MATERIAL SUPPLIED ->
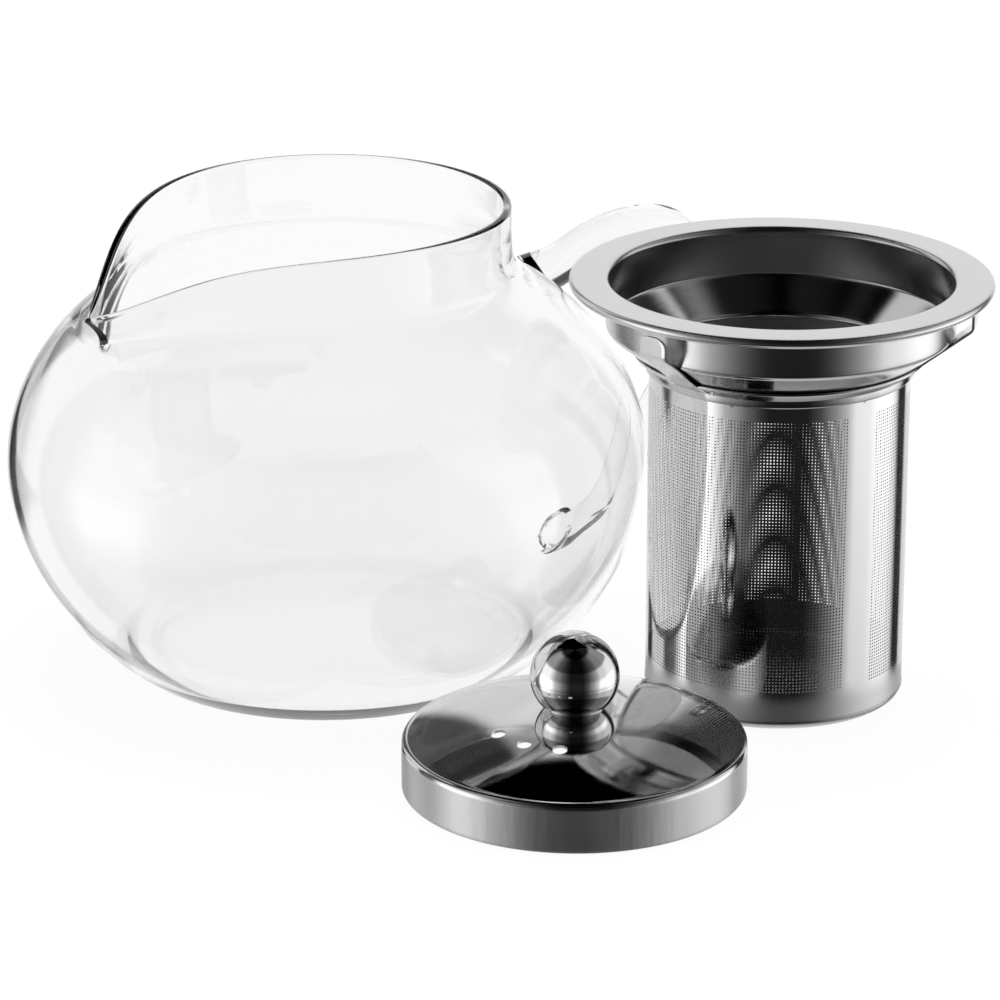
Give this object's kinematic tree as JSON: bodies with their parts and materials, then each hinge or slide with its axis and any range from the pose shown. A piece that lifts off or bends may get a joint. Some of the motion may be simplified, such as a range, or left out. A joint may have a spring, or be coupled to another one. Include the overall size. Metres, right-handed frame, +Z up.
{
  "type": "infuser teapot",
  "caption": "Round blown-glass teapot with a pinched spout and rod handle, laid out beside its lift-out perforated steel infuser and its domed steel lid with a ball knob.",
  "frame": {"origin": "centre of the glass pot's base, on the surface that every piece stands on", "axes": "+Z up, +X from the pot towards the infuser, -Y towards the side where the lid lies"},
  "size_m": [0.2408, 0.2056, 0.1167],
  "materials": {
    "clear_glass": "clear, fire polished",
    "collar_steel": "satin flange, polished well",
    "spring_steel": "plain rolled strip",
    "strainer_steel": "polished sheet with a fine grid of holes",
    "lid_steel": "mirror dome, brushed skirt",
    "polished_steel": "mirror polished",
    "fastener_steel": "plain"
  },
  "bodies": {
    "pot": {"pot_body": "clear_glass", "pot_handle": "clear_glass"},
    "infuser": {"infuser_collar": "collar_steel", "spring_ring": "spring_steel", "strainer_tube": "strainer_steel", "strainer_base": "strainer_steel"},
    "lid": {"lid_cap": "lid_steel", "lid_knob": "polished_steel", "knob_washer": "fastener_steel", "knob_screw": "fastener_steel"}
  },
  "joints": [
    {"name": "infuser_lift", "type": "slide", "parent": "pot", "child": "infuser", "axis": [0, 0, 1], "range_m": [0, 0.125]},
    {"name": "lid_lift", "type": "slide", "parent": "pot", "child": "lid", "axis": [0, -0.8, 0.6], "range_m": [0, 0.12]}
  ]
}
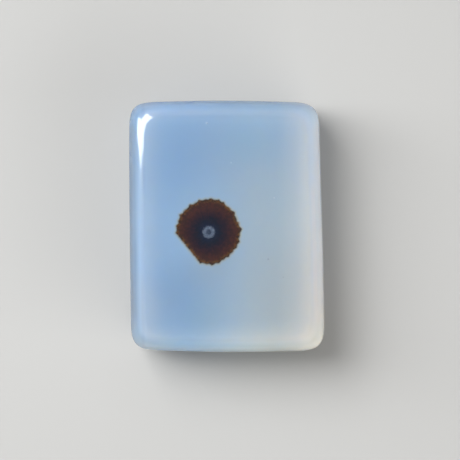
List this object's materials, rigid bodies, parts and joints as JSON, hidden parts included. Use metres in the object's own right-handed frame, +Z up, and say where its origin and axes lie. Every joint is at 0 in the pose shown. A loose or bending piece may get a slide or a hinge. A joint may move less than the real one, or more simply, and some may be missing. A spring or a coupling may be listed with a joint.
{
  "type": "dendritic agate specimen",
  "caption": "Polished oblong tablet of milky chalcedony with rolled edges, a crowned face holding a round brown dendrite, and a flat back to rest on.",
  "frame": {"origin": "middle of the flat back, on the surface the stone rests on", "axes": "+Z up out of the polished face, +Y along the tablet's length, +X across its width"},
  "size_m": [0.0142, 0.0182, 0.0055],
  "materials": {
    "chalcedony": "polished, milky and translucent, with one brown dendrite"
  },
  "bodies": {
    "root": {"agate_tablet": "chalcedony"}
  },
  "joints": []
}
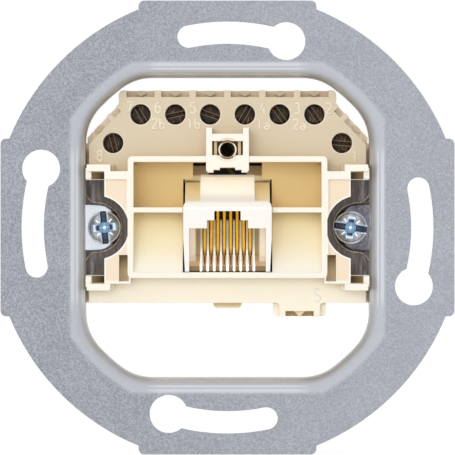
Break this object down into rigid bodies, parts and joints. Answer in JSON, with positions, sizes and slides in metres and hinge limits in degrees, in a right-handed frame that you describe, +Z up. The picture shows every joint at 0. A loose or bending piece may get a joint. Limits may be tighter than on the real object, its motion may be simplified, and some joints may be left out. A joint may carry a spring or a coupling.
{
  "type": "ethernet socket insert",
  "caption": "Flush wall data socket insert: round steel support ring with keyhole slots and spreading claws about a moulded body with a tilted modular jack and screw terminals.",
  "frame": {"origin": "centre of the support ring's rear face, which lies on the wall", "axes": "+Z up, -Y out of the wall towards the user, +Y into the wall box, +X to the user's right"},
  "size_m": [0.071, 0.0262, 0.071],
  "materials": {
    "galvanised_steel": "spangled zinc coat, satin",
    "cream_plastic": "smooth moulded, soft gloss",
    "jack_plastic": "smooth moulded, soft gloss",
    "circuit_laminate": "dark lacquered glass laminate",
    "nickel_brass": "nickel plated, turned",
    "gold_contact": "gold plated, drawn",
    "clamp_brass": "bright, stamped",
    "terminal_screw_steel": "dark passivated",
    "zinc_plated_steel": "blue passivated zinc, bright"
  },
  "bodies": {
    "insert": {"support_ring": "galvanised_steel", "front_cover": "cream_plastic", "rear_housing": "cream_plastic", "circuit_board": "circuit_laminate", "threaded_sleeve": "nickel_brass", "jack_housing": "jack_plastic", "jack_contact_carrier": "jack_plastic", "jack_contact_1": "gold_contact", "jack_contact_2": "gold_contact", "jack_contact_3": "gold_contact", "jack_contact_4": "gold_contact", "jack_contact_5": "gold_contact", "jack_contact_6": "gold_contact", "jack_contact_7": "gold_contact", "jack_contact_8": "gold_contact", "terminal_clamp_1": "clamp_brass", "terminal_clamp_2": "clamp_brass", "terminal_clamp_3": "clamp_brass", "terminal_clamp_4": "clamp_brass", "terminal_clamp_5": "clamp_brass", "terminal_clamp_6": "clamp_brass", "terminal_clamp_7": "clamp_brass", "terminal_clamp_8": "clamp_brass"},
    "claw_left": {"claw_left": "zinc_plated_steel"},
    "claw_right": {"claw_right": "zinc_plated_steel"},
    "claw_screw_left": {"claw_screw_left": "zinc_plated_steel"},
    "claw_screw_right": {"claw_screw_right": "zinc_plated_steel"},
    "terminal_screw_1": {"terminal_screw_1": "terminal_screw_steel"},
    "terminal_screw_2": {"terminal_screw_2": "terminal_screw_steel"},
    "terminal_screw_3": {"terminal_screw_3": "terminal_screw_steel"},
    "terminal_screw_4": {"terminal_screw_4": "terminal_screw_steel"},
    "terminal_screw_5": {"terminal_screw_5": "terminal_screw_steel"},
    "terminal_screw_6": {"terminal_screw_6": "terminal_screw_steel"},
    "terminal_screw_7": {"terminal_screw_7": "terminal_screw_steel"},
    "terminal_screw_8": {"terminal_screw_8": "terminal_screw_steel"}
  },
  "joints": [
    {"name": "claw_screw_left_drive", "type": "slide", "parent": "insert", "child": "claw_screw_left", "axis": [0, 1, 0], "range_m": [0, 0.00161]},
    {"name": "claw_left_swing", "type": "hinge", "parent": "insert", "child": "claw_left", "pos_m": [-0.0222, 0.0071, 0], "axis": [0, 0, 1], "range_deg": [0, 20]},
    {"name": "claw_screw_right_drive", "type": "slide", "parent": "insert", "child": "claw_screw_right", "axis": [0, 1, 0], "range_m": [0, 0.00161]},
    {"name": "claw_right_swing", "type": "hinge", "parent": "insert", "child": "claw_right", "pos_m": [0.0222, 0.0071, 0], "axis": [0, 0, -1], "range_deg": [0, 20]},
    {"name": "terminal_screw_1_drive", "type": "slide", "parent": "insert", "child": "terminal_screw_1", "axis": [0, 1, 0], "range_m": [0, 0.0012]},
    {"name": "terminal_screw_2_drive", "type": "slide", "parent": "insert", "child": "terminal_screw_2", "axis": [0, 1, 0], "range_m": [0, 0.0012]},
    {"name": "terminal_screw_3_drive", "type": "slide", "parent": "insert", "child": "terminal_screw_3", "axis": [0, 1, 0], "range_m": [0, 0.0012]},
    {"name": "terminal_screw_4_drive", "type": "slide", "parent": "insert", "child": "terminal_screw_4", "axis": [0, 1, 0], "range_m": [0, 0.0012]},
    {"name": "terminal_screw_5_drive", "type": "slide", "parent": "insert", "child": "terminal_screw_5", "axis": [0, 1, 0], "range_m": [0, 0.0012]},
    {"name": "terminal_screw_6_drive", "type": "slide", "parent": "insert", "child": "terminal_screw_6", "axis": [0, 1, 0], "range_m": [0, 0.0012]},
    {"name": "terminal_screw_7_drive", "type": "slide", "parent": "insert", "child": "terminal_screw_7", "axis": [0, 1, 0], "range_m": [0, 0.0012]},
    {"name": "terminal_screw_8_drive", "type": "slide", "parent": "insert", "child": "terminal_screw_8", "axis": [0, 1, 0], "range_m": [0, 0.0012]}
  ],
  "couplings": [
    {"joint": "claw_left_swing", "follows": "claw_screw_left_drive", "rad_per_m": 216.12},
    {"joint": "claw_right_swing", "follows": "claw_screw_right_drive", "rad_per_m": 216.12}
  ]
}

PROBLEM TO WORK ON -> Please reproduce the entire listing, exactly as shown.

CORRECT ANSWER ->
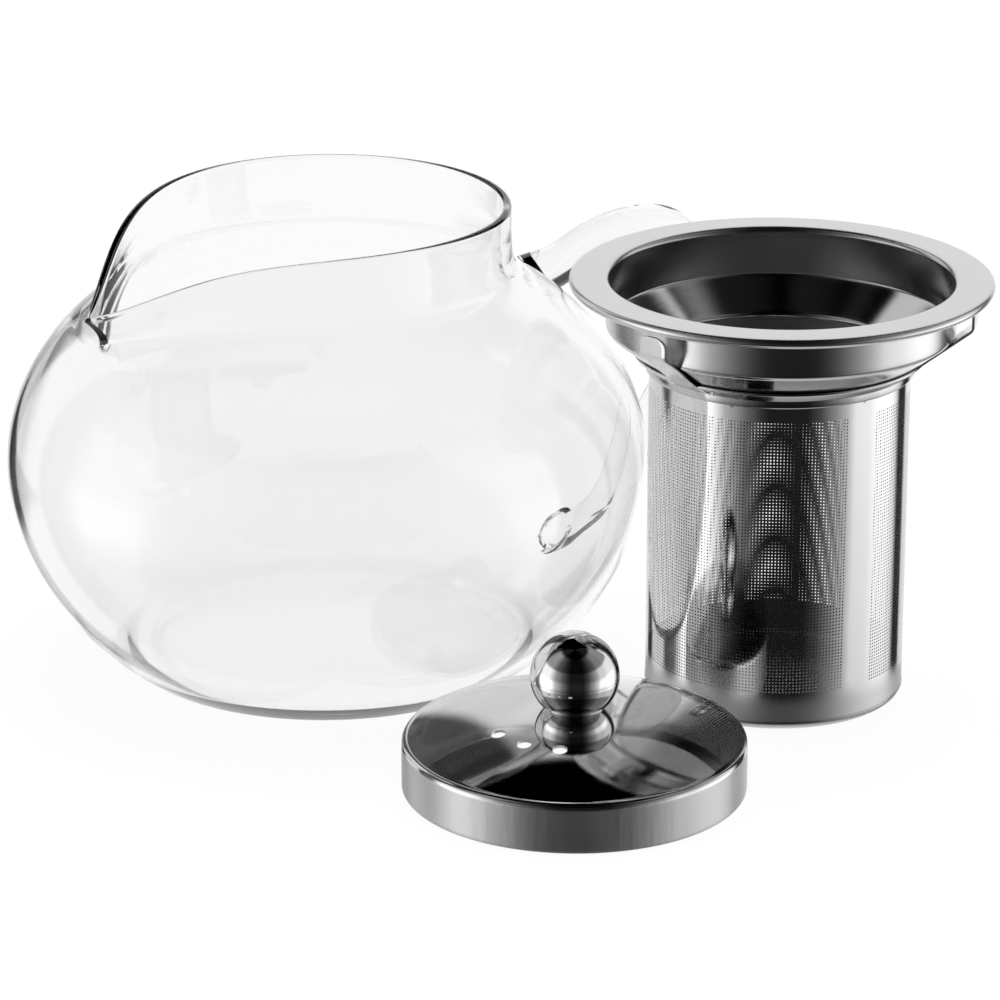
Give this object's kinematic tree as JSON: bodies with their parts and materials, then each hinge or slide with its axis and any range from the pose shown. A piece that lifts off or bends may get a joint. Some of the motion may be simplified, such as a range, or left out. A joint may have a spring, or be coupled to another one. Include the overall size. Metres, right-handed frame, +Z up.
{
  "type": "infuser teapot",
  "caption": "Round blown-glass teapot with a pinched spout and rod handle, laid out beside its lift-out perforated steel infuser and its domed steel lid with a ball knob.",
  "frame": {"origin": "centre of the glass pot's base, on the surface that every piece stands on", "axes": "+Z up, +X from the pot towards the infuser, -Y towards the side where the lid lies"},
  "size_m": [0.2408, 0.2056, 0.1167],
  "materials": {
    "clear_glass": "clear, fire polished",
    "collar_steel": "satin flange, polished well",
    "spring_steel": "plain rolled strip",
    "strainer_steel": "polished sheet with a fine grid of holes",
    "lid_steel": "mirror dome, brushed skirt",
    "polished_steel": "mirror polished",
    "fastener_steel": "plain"
  },
  "bodies": {
    "pot": {"pot_body": "clear_glass", "pot_handle": "clear_glass"},
    "infuser": {"infuser_collar": "collar_steel", "spring_ring": "spring_steel", "strainer_tube": "strainer_steel", "strainer_base": "strainer_steel"},
    "lid": {"lid_cap": "lid_steel", "lid_knob": "polished_steel", "knob_washer": "fastener_steel", "knob_screw": "fastener_steel"}
  },
  "joints": [
    {"name": "infuser_lift", "type": "slide", "parent": "pot", "child": "infuser", "axis": [0, 0, 1], "range_m": [0, 0.125]},
    {"name": "lid_lift", "type": "slide", "parent": "pot", "child": "lid", "axis": [0, -0.8, 0.6], "range_m": [0, 0.12]}
  ]
}
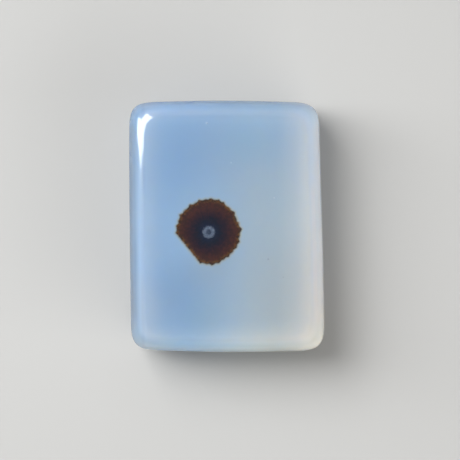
List this object's materials, rigid bodies, parts and joints as JSON, hidden parts included. Use metres in the object's own right-handed frame, +Z up, and say where its origin and axes lie. Every joint is at 0 in the pose shown. A loose or bending piece may get a slide or a hinge. A joint may move less than the real one, or more simply, and some may be missing. A spring or a coupling may be listed with a joint.
{
  "type": "dendritic agate specimen",
  "caption": "Polished oblong tablet of milky chalcedony with rolled edges, a crowned face holding a round brown dendrite, and a flat back to rest on.",
  "frame": {"origin": "middle of the flat back, on the surface the stone rests on", "axes": "+Z up out of the polished face, +Y along the tablet's length, +X across its width"},
  "size_m": [0.0142, 0.0182, 0.0055],
  "materials": {
    "chalcedony": "polished, milky and translucent, with one brown dendrite"
  },
  "bodies": {
    "root": {"agate_tablet": "chalcedony"}
  },
  "joints": []
}
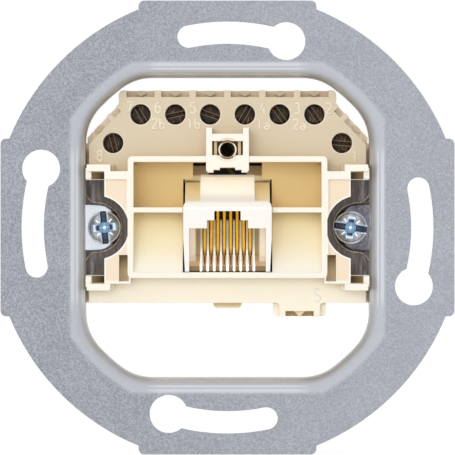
Break this object down into rigid bodies, parts and joints. Answer in JSON, with positions, sizes and slides in metres and hinge limits in degrees, in a right-handed frame that you describe, +Z up. The picture shows every joint at 0. A loose or bending piece may get a joint. Limits may be tighter than on the real object, its motion may be simplified, and some joints may be left out. A joint may carry a spring or a coupling.
{
  "type": "ethernet socket insert",
  "caption": "Flush wall data socket insert: round steel support ring with keyhole slots and spreading claws about a moulded body with a tilted modular jack and screw terminals.",
  "frame": {"origin": "centre of the support ring's rear face, which lies on the wall", "axes": "+Z up, -Y out of the wall towards the user, +Y into the wall box, +X to the user's right"},
  "size_m": [0.071, 0.0262, 0.071],
  "materials": {
    "galvanised_steel": "spangled zinc coat, satin",
    "cream_plastic": "smooth moulded, soft gloss",
    "jack_plastic": "smooth moulded, soft gloss",
    "circuit_laminate": "dark lacquered glass laminate",
    "nickel_brass": "nickel plated, turned",
    "gold_contact": "gold plated, drawn",
    "clamp_brass": "bright, stamped",
    "terminal_screw_steel": "dark passivated",
    "zinc_plated_steel": "blue passivated zinc, bright"
  },
  "bodies": {
    "insert": {"support_ring": "galvanised_steel", "front_cover": "cream_plastic", "rear_housing": "cream_plastic", "circuit_board": "circuit_laminate", "threaded_sleeve": "nickel_brass", "jack_housing": "jack_plastic", "jack_contact_carrier": "jack_plastic", "jack_contact_1": "gold_contact", "jack_contact_2": "gold_contact", "jack_contact_3": "gold_contact", "jack_contact_4": "gold_contact", "jack_contact_5": "gold_contact", "jack_contact_6": "gold_contact", "jack_contact_7": "gold_contact", "jack_contact_8": "gold_contact", "terminal_clamp_1": "clamp_brass", "terminal_clamp_2": "clamp_brass", "terminal_clamp_3": "clamp_brass", "terminal_clamp_4": "clamp_brass", "terminal_clamp_5": "clamp_brass", "terminal_clamp_6": "clamp_brass", "terminal_clamp_7": "clamp_brass", "terminal_clamp_8": "clamp_brass"},
    "claw_left": {"claw_left": "zinc_plated_steel"},
    "claw_right": {"claw_right": "zinc_plated_steel"},
    "claw_screw_left": {"claw_screw_left": "zinc_plated_steel"},
    "claw_screw_right": {"claw_screw_right": "zinc_plated_steel"},
    "terminal_screw_1": {"terminal_screw_1": "terminal_screw_steel"},
    "terminal_screw_2": {"terminal_screw_2": "terminal_screw_steel"},
    "terminal_screw_3": {"terminal_screw_3": "terminal_screw_steel"},
    "terminal_screw_4": {"terminal_screw_4": "terminal_screw_steel"},
    "terminal_screw_5": {"terminal_screw_5": "terminal_screw_steel"},
    "terminal_screw_6": {"terminal_screw_6": "terminal_screw_steel"},
    "terminal_screw_7": {"terminal_screw_7": "terminal_screw_steel"},
    "terminal_screw_8": {"terminal_screw_8": "terminal_screw_steel"}
  },
  "joints": [
    {"name": "claw_screw_left_drive", "type": "slide", "parent": "insert", "child": "claw_screw_left", "axis": [0, 1, 0], "range_m": [0, 0.00161]},
    {"name": "claw_left_swing", "type": "hinge", "parent": "insert", "child": "claw_left", "pos_m": [-0.0222, 0.0071, 0], "axis": [0, 0, 1], "range_deg": [0, 20]},
    {"name": "claw_screw_right_drive", "type": "slide", "parent": "insert", "child": "claw_screw_right", "axis": [0, 1, 0], "range_m": [0, 0.00161]},
    {"name": "claw_right_swing", "type": "hinge", "parent": "insert", "child": "claw_right", "pos_m": [0.0222, 0.0071, 0], "axis": [0, 0, -1], "range_deg": [0, 20]},
    {"name": "terminal_screw_1_drive", "type": "slide", "parent": "insert", "child": "terminal_screw_1", "axis": [0, 1, 0], "range_m": [0, 0.0012]},
    {"name": "terminal_screw_2_drive", "type": "slide", "parent": "insert", "child": "terminal_screw_2", "axis": [0, 1, 0], "range_m": [0, 0.0012]},
    {"name": "terminal_screw_3_drive", "type": "slide", "parent": "insert", "child": "terminal_screw_3", "axis": [0, 1, 0], "range_m": [0, 0.0012]},
    {"name": "terminal_screw_4_drive", "type": "slide", "parent": "insert", "child": "terminal_screw_4", "axis": [0, 1, 0], "range_m": [0, 0.0012]},
    {"name": "terminal_screw_5_drive", "type": "slide", "parent": "insert", "child": "terminal_screw_5", "axis": [0, 1, 0], "range_m": [0, 0.0012]},
    {"name": "terminal_screw_6_drive", "type": "slide", "parent": "insert", "child": "terminal_screw_6", "axis": [0, 1, 0], "range_m": [0, 0.0012]},
    {"name": "terminal_screw_7_drive", "type": "slide", "parent": "insert", "child": "terminal_screw_7", "axis": [0, 1, 0], "range_m": [0, 0.0012]},
    {"name": "terminal_screw_8_drive", "type": "slide", "parent": "insert", "child": "terminal_screw_8", "axis": [0, 1, 0], "range_m": [0, 0.0012]}
  ],
  "couplings": [
    {"joint": "claw_left_swing", "follows": "claw_screw_left_drive", "rad_per_m": 216.12},
    {"joint": "claw_right_swing", "follows": "claw_screw_right_drive", "rad_per_m": 216.12}
  ]
}